For those who are considering voluntary redundancy it is worth bearing in mind that while the size of the package may be greater than the statutory entitlement, what is actually included will vary from business to business, and elements such as holiday in lieu and notice payments may not be exempt from tax.

Ultimately, your role may be unaffected should the firm go into administration, so it is crucial that you weigh up all your options very carefully.

A free booklet, Redundancy & Insolvency – A Guide For Employees, is available from citizens advice bureaux.

Safe returns for old uncle's 230,000

COULD you give advice on a two-year savings option for my elderly uncle? He has 230,000 to invest which he can put away without touching for two years. What savings options have the best returns?

Also, will he have to split his money rather than putting all his eggs in one basket after all that has happened to other savers in the last year?

AS, Edinburgh

Michelle Slade, savings expert at MoneyFacts, writes:

IF HE doesn't need access to the money for two years then you could consider a fixed-rate bond. These accounts tend to pay higher rates than variable savings accounts as the provider can guarantee that they will have your money for the term of the bond. The highest-paying two-year fixed-rate bonds at the moment include: Close Brothers, paying 5%, Bank of Cyprus UK, paying 4.30%, and Anglo Irish Bank, paying 4.20%. Progressive BS pay 4.05%, Stroud & Swindon BS, Julian Hodge Bank and Wesleyan Bank all pay 4%.

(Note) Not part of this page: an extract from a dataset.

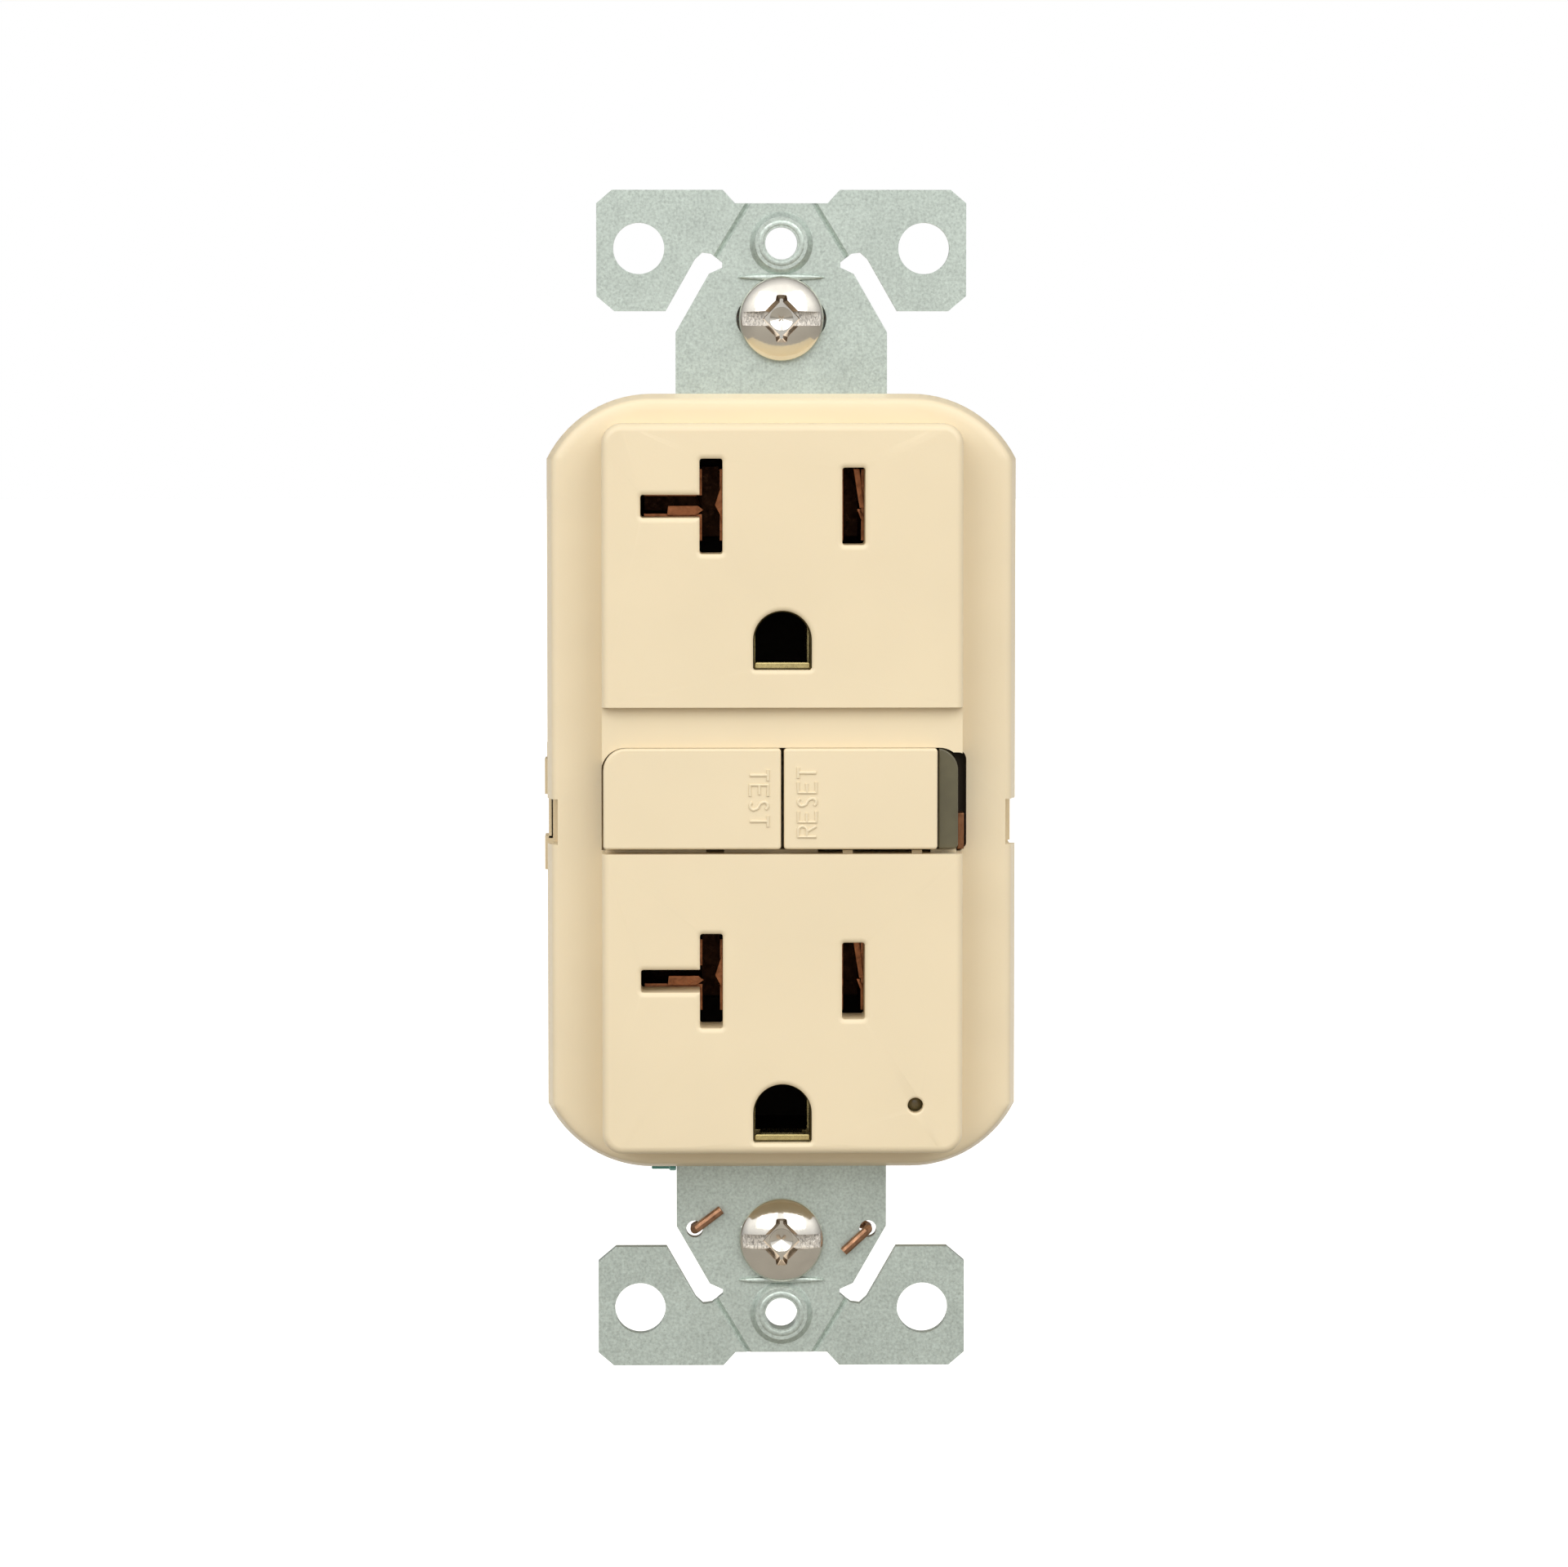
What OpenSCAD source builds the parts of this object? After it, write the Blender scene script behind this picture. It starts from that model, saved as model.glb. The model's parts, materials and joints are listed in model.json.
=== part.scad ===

However, in the uncertain times we are living through, he may feel happier investing in accounts with high street names he recognises. For the best of these, see our article on Page 9.

In order to make sure that the money is 100% protected, he should spread the money around. Make sure that you invest no more than 50,000 per provider.

Selected Irish banks, including Anglo Irish, currently have a guarantee of 100% of all money invested, but this was only for two years and would run out during your two-year term, so it is worth sticking to the 50,000 rule.

Also, the guarantee is only as good as the Irish government's ability to meet it.

Help! My pension keeps on plunging

I HAVE a company pension invested in a managed fund. Over the past year, I have watched in horror as in spite of my making contributions every month, it has still lost a quarter of its value.

No one seems to have a clue what is going to happen to my investments in 2009. Everyone is tipping something different to do well this year. What should I do with my pension investments? I am 42.

KM, Glasgow

Tom McPhail, Hargreaves Lansdown's head of pensions research, writes:

THE good news is that you are still far enough away from retirement that you don't need to panic about your investment losses. There is a strong probability that by the time you reach your retirement, your pension fund will have recovered your losses. In addition, in the meantime you are buying another slice of investments every month with your regular savings, and these regular savings should do very well in the longer term because investments are now relatively cheap.

As for the investment markets, it is indeed true that there is a lot of uncertainty about what lies in store for us this year. It may be unexciting, but unless you are planning on trying to second guess market movements and to make asset allocation decisions, the best thing you can do is to simply keep on making your regular contributions into your managed fund.